Papanikolaou's personal rendering of the everyday reality of contemporary Greek middle-class life follows the aesthetic quest of the earlier twentieth-century Greek modernist tradition defined by the work of Papalouka, Kontoglou, and Tsarouchi. His work - both the landscapes and the genre subjects - is the outcome of intense observation and the most intimate impression of nature and life around him. It has an austere beauty of form, space, and especially light that transforms the dullest scene into a harmonious construction of planes and spaces.
In Nana Vetta's paintings, the subject of the specific landscape melts away and disappears from the canvas as the artist moves towards purely abstract visual expression. The surfaces of her paintings have their own reality, rather than being windows onto an illusionistic recreation of this world. She abandons all suggestions of visual representation, moving away from the individual and the particular to create an independent construct of shapes and colors which have an aesthetic appeal in their own right. The texture of the paint and the shape of her brush marks convey her feelings and her response to the subject. These textures - whether wide horizontal, uneven bands of thick paint (page 45 ) or freely energetic crisscrossing brushwork - recall the instinctive gestural approach which characterized the New York School of abstract expressionism.

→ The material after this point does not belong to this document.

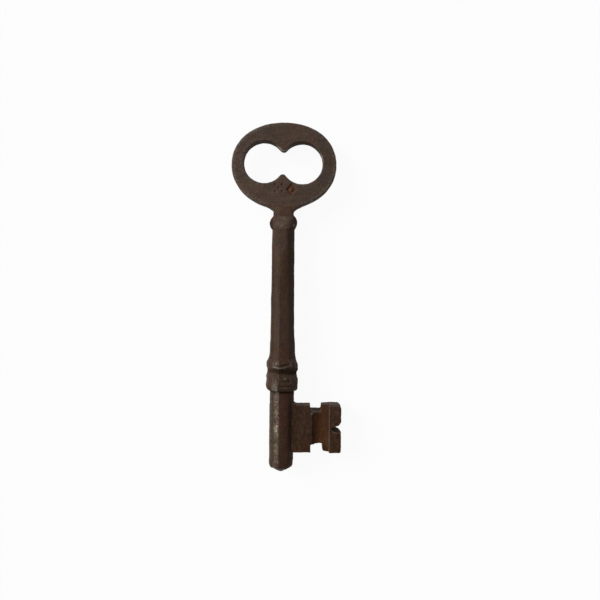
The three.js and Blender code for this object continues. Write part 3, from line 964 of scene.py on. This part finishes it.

The characteristic idiom of the work is luminous fields of color, large rectangular bands of textured layers of different hues arranged parallel to each other, usually in a horizontal format. Her color areas, without clear-cut edges, seem to dissolve into each other. The edges are softly uneven, giving the paintings a hazy, pulsating quality as if they were suspended and floating on the canvas. The overall feeling is one of calmness and contemplation. The artist explores the psychological, even spiritual effects of color. Her approach to landscapes presents a direct and almost mystical relationship to nature, having the power to submerge the viewer into the mood of her landscapes.